Según el tópico, es la juventud la que impulsa las revoluciones e irrumpe generación tras generación inyectando creatividad, energías renovadas y sed de cambio. Son muchos quienes, como Ortega y Gasset, han teorizado sobre dicha base. Los mayores son supuestamente estáticos, representan la tradición y el pasado, aferrados a lo ya conseguido y recelosos de las novedades. Pero son esas personas las que hoy encabezan una reestructuración sin precedentes del entramado social que nos afecta a todos.

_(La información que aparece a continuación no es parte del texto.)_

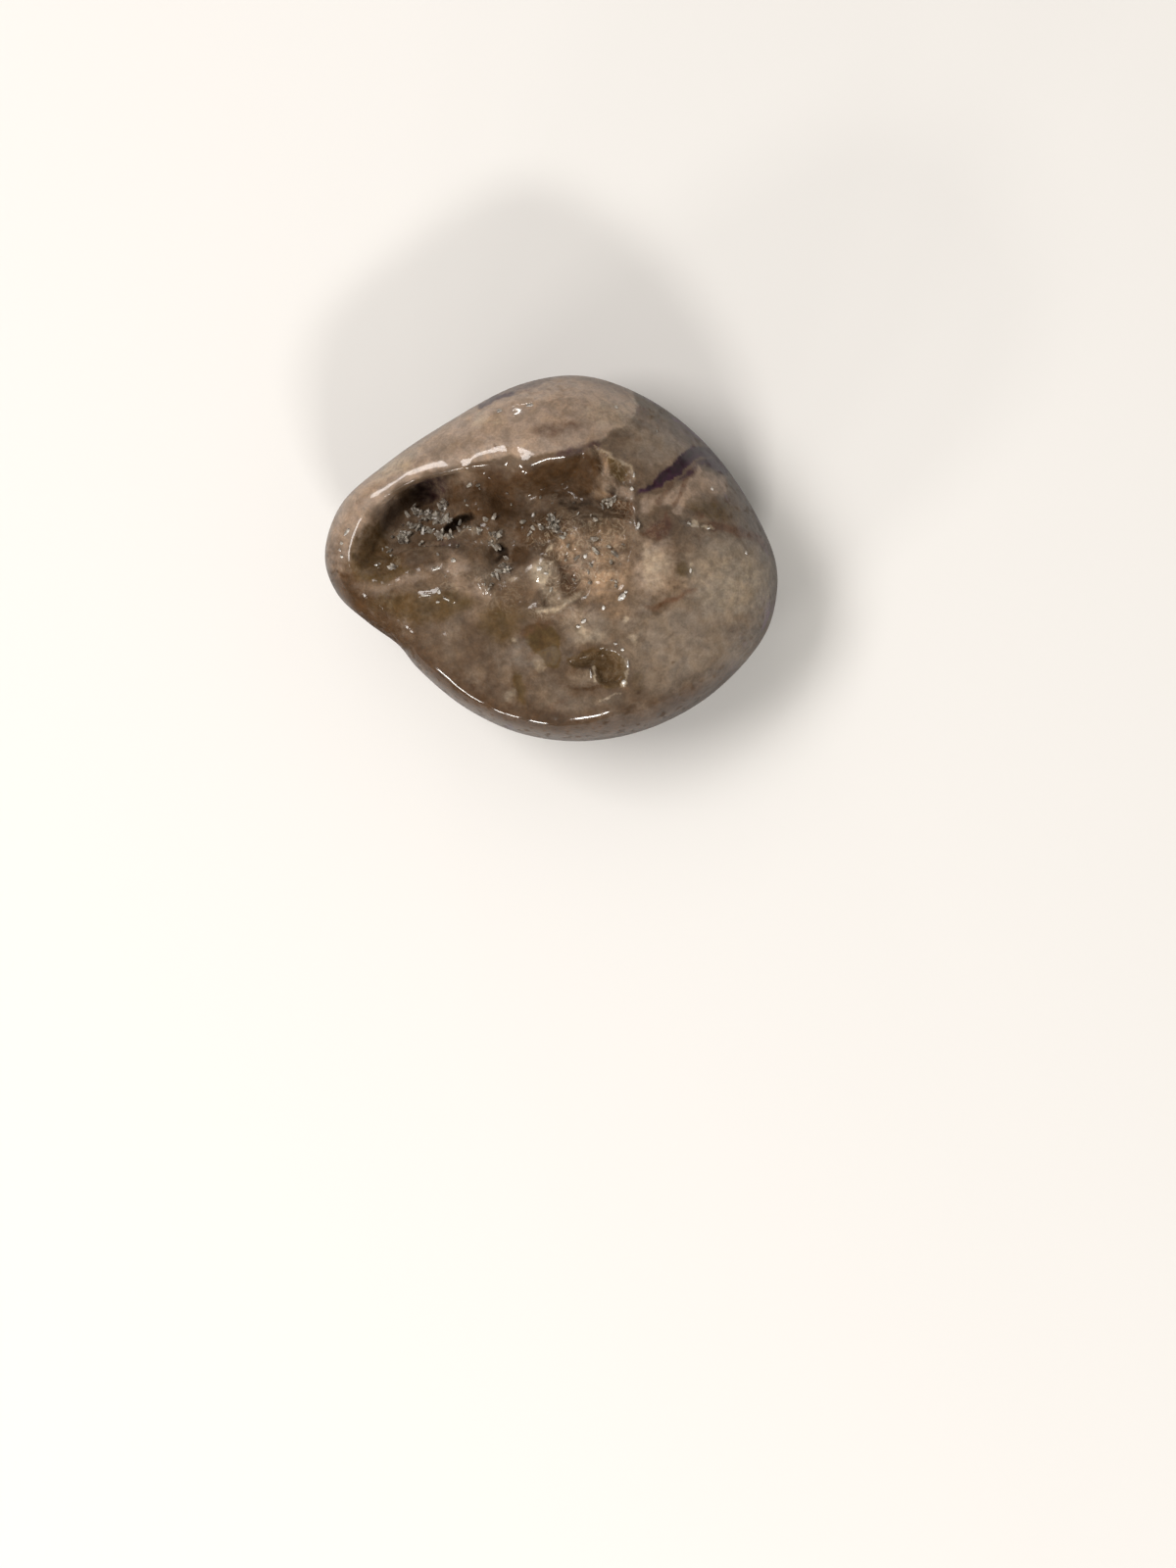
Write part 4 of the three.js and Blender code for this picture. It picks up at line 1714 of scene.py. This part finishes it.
VEIN_MARKS: list[Mark] = [
    Field(Tint.VIOLET, (
        (6.5, 4.3), (7.6, 5.2), (8.6, 5.9), (9.3, 6.7), (9.9, 7.6), (10.8, 8.4), (11.9, 8.6),
        (13.0, 8.7), (14.0, 8.7), (13.4, 7.8), (12.0, 7.5), (10.9, 7.1), (10.2, 6.3), (9.4, 5.6),
        (8.4, 5.0), (7.4, 4.5)), 1.0, 0.12),
    Streak(Tint.VIOLET, (
        (8.1, 5.3), (9.0, 5.95), (9.7, 6.7), (10.3, 7.5), (11.2, 8.0), (13.0, 8.4)),
        0.36, 1.0, 0.4),
    Streak(Tint.DARK, (
        (7.6, 5.0), (8.4, 5.6), (9.2, 6.2), (9.9, 7.1), (10.6, 7.8), (11.8, 8.3)),
        0.26, 0.45, 1.0),
    Field(Tint.VIOLET, (
        (9.6, 5.6), (10.4, 6.6), (11.3, 7.3), (13.8, 8.2), (14.6, 7.4), (13.4, 6.2), (12.4, 6.4),
        (11.2, 6.5), (10.5, 5.6)), 1.0, 0.45),
    Field(Tint.LOBE, (
        (6.9, 4.2), (8.7, 4.8), (10.2, 5.7), (11.9, 6.4), (13.2, 5.5), (12.8, 4.6), (11.0, 3.9),
        (9.9, 2.5), (9.3, 3.3), (8.0, 3.4), (6.9, 2.5)), 0.8, 0.5),
    Streak(Tint.LOBE, ((11.0, 6.6), (10.8, 5.6), (10.3, 4.6), (9.9, 3.0)), 0.28, 0.9, 0.8),
    Patch(Tint.LOBE, (12.6, 5.4), (1.0, 0.8), 0, 0.9, 0.8),
    Streak(Tint.RUSSET, ((10.9, 7.0), (10.3, 5.2), (9.6, 3.6)), 0.2, 0.55, 0.9),
    Streak(Tint.RUSSET, ((9.4, 5.3), (8.8, 4.4), (8.2, 3.9)), 0.2, 0.5, 0.9),
    Field(Tint.RUSSET, (
        (6.65, 1.2), (7.6, 2.0), (8.4, 2.7), (9.0, 3.3), (9.3, 2.5), (9.0, 1.4), (8.3, 0.8),
        (7.4, 1.0)), 0.75, 0.25),
    Patch(Tint.VIOLET, (8.2, 1.9), (1.0, 0.7), 40, 0.2, 0.9),
    Field(Tint.OLIVE, (
        (4.3, 7.6), (5.2, 7.4), (5.9, 6.6), (6.1, 5.7), (5.6, 5.2), (4.9, 5.5), (4.4, 6.4)),
        0.7, 0.3),
    Streak(Tint.LOBE, ((4.2, 6.5), (4.3, 5.5), (5.0, 4.8), (6.0, 4.4)), 0.4, 0.6, 0.8),
    Patch(Tint.TAN, (4.4, 6.7), (0.45, 0.6), 30, 0.5, 0.6),
    # Partly the rock's pale rim and partly a painted glint along the knob's edge.
    Streak(Tint.CREAM, ((3.2, 8.0), (4.3, 7.7), (5.5, 7.0), (6.2, 6.4), (6.4, 5.5)), 0.1, 0.4),
    Field(Tint.RUSSET, (
        (4.4, 4.8), (5.4, 4.0), (6.35, 4.0), (6.6, 2.9), (6.1, 2.2), (5.4, 2.4), (4.4, 3.3)),
        0.45, 0.25),
    Patch(Tint.UMBER_AND_SHADE, (5.5, 3.2), (0.8, 0.9), -30, 0.5, 0.7),
]

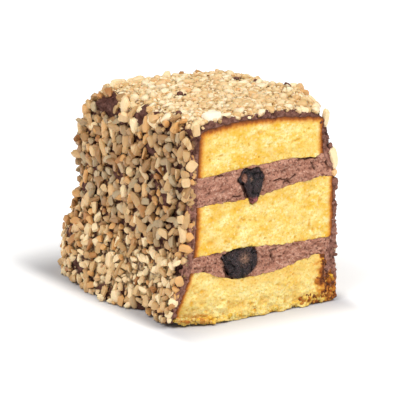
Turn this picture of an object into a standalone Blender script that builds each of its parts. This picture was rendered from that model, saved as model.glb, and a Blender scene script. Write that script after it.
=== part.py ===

Buena parte de su carácter innovador es fruto de las tardías pero rapidísimas transformaciones demográficas experimentadas por España durante el siglo XX, especialmente las relativas a la mortalidad. Al margen de los deseos, aspiraciones, experiencias o capacidades de quienes nacieron desde principios de ese siglo, la democratización de la supervivencia hasta edades muy avanzadas les convierte en auténticos pioneros de una geografía vital antes desierta e inexplorada. Sin antecedentes, sin los modelos de conducta que proporcionan quienes recorren antes un camino, son sus propias adaptaciones y «ensayos» en la colonización masiva de la vejez, los que allanan el terreno a las generaciones posteriores. Y es en la familia donde dicho carácter de avanzadilla resulta más evidente.

Los nacidos a principios del siglo XX cumplieron los cincuenta años, siendo huérfanos de padre y de madre en su gran mayoría. En cambio, más del 60% de los nacidos en los años treinta de dicho siglo, han cumplido dicha edad teniendo algún progenitor vivo. En las generaciones nacidas en la segunda mitad de siglo, que llegan a la madurez a partir de ahora, la supervivencia de los progenitores es ya espectacularmente mayoritaria.

En muy poco tiempo lo raro se ha convertido en normal: «Gozar de la existencia de los propios progenitores mientras se atraviesan las edades adultas e incluso la primera vejez» (Pérez Díaz, 2001).

Se extiende también la coexistencia de cuatro generaciones ligadas por filiación directa, y el cambio de perspectiva vital que ello produce es notable. Para los niños, que conocen a sus bisabuelos; para los adultos, que traen hijos al mundo teniendo aún vivos a sus propios abuelos; para quienes tienen nietos y, pese a todo, se sienten jóvenes porque aún no son la generación más antigua de su línea familiar. Son situaciones rarísimas en la historia humana que en España se han vuelto frecuentes en las últimas décadas, y muy pronto resultarán mayoritarias.

Las generaciones femeninas nacidas en 1970-1974 tienen un 45% de probabilidades de que su primer hijo nazca teniendo bisabuela/o (CED, 2000), y tales probabilidades no van a hacer más que aumentar en las generaciones posteriores. El impacto de tales novedades sobre los comportamientos asociados a la edad puede tardar en ser investigado y comprendido, pero es evidente. No lo es, en cambio, en los comportamientos asociados al sexo. Pero es en la familia donde con mayor intensidad y frecuencia se relacionan personas de diferente sexo y edad, relaciones que son el principal catalizador de la asignación diferenciada de funciones. No es creíble que la asignación ligada al sexo haya permanecido inmune a transformaciones demográficas que afectan a la reproducción, uno de los núcleos esenciales de las estrategias familiares (Garrido Medina,1996).

Lo femenino se definía hasta hace muy poco fundamentalmente en torno a la reproducción biológica y social en el seno de la familia, mientras el papel exclusivamente productivo y «externo» al hogar definía la masculinidad. Esa manera concreta de distribuir los roles guarda una estrecha relación con la dinámica demográfica históricamente imperante en las poblaciones humanas. Si se quiere comprender la manera en que la «revolución demográfica » iniciada en los siglos XVIII y XIX afecta a las tradicionales funciones de género, conviene tener presentes las condiciones en que antes se movían la vida, la muerte, el trabajo y la reproducción de las personas.